Let's clean the data by removing NaN values and using a DataFrame instead of a series:

In [None]:
corr_starwars = pd.DataFrame(similar_to_starwars,columns=['Correlation'])
corr_starwars.dropna(inplace=True)
corr_starwars.head()

If we sort the dataframe by correlation, we should get the most similar movies, however there will be some results that don't really make sense.

This is because there are a lot of movies only watched once by users who also watched star wars (it was the most popular movie).

In [None]:
corr_starwars.sort_values('Correlation',ascending=False).head(10)

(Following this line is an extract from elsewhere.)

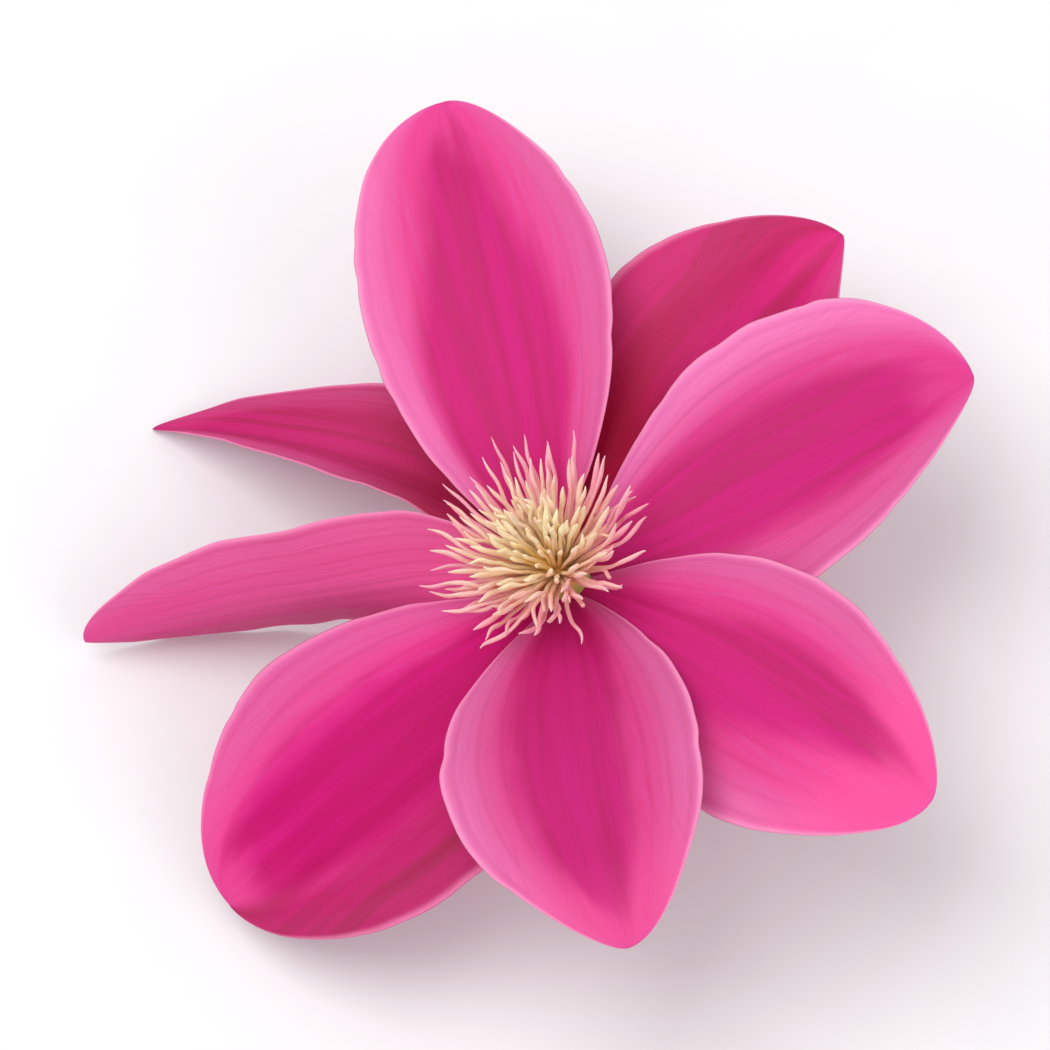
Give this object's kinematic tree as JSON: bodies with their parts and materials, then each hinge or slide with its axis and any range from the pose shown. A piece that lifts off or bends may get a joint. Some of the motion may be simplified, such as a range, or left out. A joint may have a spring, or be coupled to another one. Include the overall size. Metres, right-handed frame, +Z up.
{
  "type": "clematis flower",
  "caption": "Large open clematis blossom lying face up on its low petals and its cut stalk, with a tuft of stamens and pistils in the middle.",
  "frame": {"origin": "on the surface that the blossom lies on, below the centre of its bounding box", "axes": "+Z up out of the open face, +Y towards the top petal of the picture, +X to the picture's right"},
  "size_m": [0.1414, 0.1434, 0.0506],
  "materials": {
    "sepal": "velvety, deep pink with a magenta bar along the middle",
    "pedicel": "matt green plant stem, slightly brown",
    "stamen": "matt cream, pinkish at the foot",
    "pistil": "matt yellow-green"
  },
  "bodies": {
    "root": {"sepal_1": "sepal", "sepal_2": "sepal", "sepal_3": "sepal", "sepal_4": "sepal", "sepal_5": "sepal", "sepal_6": "sepal", "sepal_7": "sepal", "sepal_8": "sepal", "pedicel": "pedicel", "stamen_01": "stamen", "stamen_02": "stamen", "stamen_03": "stamen", "stamen_04": "stamen", "stamen_05": "stamen", "stamen_06": "stamen", "stamen_07": "stamen", "stamen_08": "stamen", "stamen_09": "stamen", "stamen_10": "stamen", "stamen_11": "stamen", "stamen_12": "stamen", "stamen_13": "stamen", "stamen_14": "stamen", "stamen_15": "stamen", "stamen_16": "stamen", "stamen_17": "stamen", "stamen_18": "stamen", "stamen_19": "stamen", "stamen_20": "stamen", "stamen_21": "stamen", "stamen_22": "stamen", "stamen_23": "stamen", "stamen_24": "stamen", "stamen_25": "stamen", "stamen_26": "stamen", "stamen_27": "stamen", "stamen_28": "stamen", "stamen_29": "stamen", "stamen_30": "stamen", "stamen_31": "stamen", "stamen_32": "stamen", "stamen_33": "stamen", "stamen_34": "stamen", "stamen_35": "stamen", "stamen_36": "stamen", "stamen_37": "stamen", "stamen_38": "stamen", "stamen_39": "stamen", "stamen_40": "stamen", "stamen_41": "stamen", "stamen_42": "stamen", "stamen_43": "stamen", "stamen_44": "stamen", "pistil_1": "pistil", "pistil_2": "pistil", "pistil_3": "pistil", "pistil_4": "pistil", "pistil_5": "pistil", "pistil_6": "pistil", "pistil_7": "pistil"}
  },
  "joints": []
}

Let's fix this by filtering out movies that have less than 100 reviews (this value was chosen based off the histogram from earlier).

In [None]:
corr_starwars = corr_starwars.join(ratings['num of ratings'])
corr_starwars.head()

Now sort the values and notice how the titles make a lot more sense:

In [None]:
corr_starwars[corr_starwars['num of ratings']>100].sort_values('Correlation',ascending=False).head()

Now the same for Liar Liar:

In [None]:
corr_liarliar = pd.DataFrame(similar_to_liarliar,columns=['Correlation'])
corr_liarliar.dropna(inplace=True)
corr_liarliar = corr_liarliar.join(ratings['num of ratings'])
corr_liarliar[corr_liarliar['num of ratings']>100].sort_values('Correlation',ascending=False).head()

And we're done!

It looks like our results make sense. Even though the system is far from state of the art, it still recommended the other Star Wars movies (and another George Lucas film) for Star Wars; while it looks like there's some scope for more improvement in Liar Liar (although we do get another Jim Carrey movie as a recommendation too).